Author: Tom Michelman, Vice President & Senior Director, Distributed Energy Resources Practice Lead
Estimated read time: 10 minutes
Until recently, many Distributed Energy Resource (DER) market participants whose compensation is tied to some derivative of retail electric rates could afford to be somewhat imprecise about revenue forecasting.
Why? Because the market was forgiving.
When capital was abundant, debt was cheap, policy momentum was strong, and project economics often looked attractive under a wide range of assumptions, a directional revenue view could carry a lot of weight and be “good enough”. Developers could use crude or simplistic DER revenue, or price-to-compare (PTC), forecasts to screen markets. Investors could use them to keep diligence moving. Buyers could use them to compare portfolios. In many cases, a revenue forecast did not need to explain every moving part because the broader market environment gave projects room to absorb uncertainty.
That room is narrowing.
Today’s DER market operates under a different set of conditions. Costs have risen due to inflation, and dirt-cheap debt is no longer available. Federal incentives are sunsetting. As a result, project margins are under more pressure, and financing is more selective. Capacity prices have become harder to treat as background noise. Retail-rate-derived revenue streams are being shaped by increasingly complex interactions among wholesale markets, utility procurement practices, state policy, rate design, reconciliation mechanisms, REC markets, and customer-class allocation.
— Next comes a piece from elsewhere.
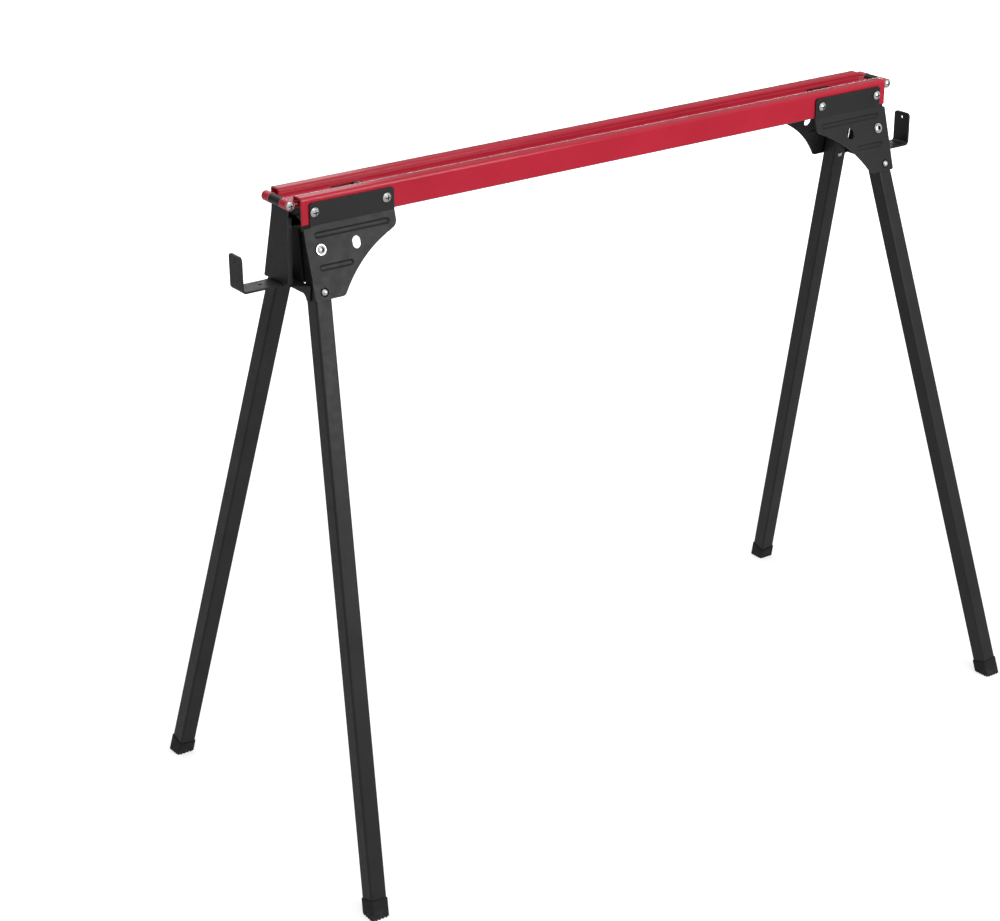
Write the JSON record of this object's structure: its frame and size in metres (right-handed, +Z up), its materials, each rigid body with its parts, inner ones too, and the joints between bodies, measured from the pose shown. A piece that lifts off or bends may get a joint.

For community solar, virtual net metering, and other DER revenue models, the value of a project can turn on details that may not be visible in a simplified forecast.
That is the central problem with “good enough” forecasting in the current market. While such forecasts may produce a curve that may appear reasonable when compared to recent history, they cannot explain what is driving the forecast, what could change it, and which assumptions matter most, it may not be good enough for the decisions now being made in a less forgiving landscape.
From Exuberance to Scrutiny
To be fair, there have been good reasons why market participants relied on simpler forecasts in the past, more forgiving landscape.
For early-stage screening, a rough forecast was often adequate. Developers generally did not need a detailed, nuanced, diligence-ready revenue model to decide whether a market deserved a closer look. Investors did not need every tariff rider and reconciliation mechanism modeled in detail before deciding whether an opportunity belonged in the pipeline. In some settings, a low-cost, fast, directional view could serve a legitimate purpose.
And in the stronger, more forgiving market conditions of the times, forecast errors were easier to absorb. If expected project margins are wide, incentives are favorable, buyer demand is strong, and capital is available, a revenue assumption can be imperfect without necessarily changing the investment decision.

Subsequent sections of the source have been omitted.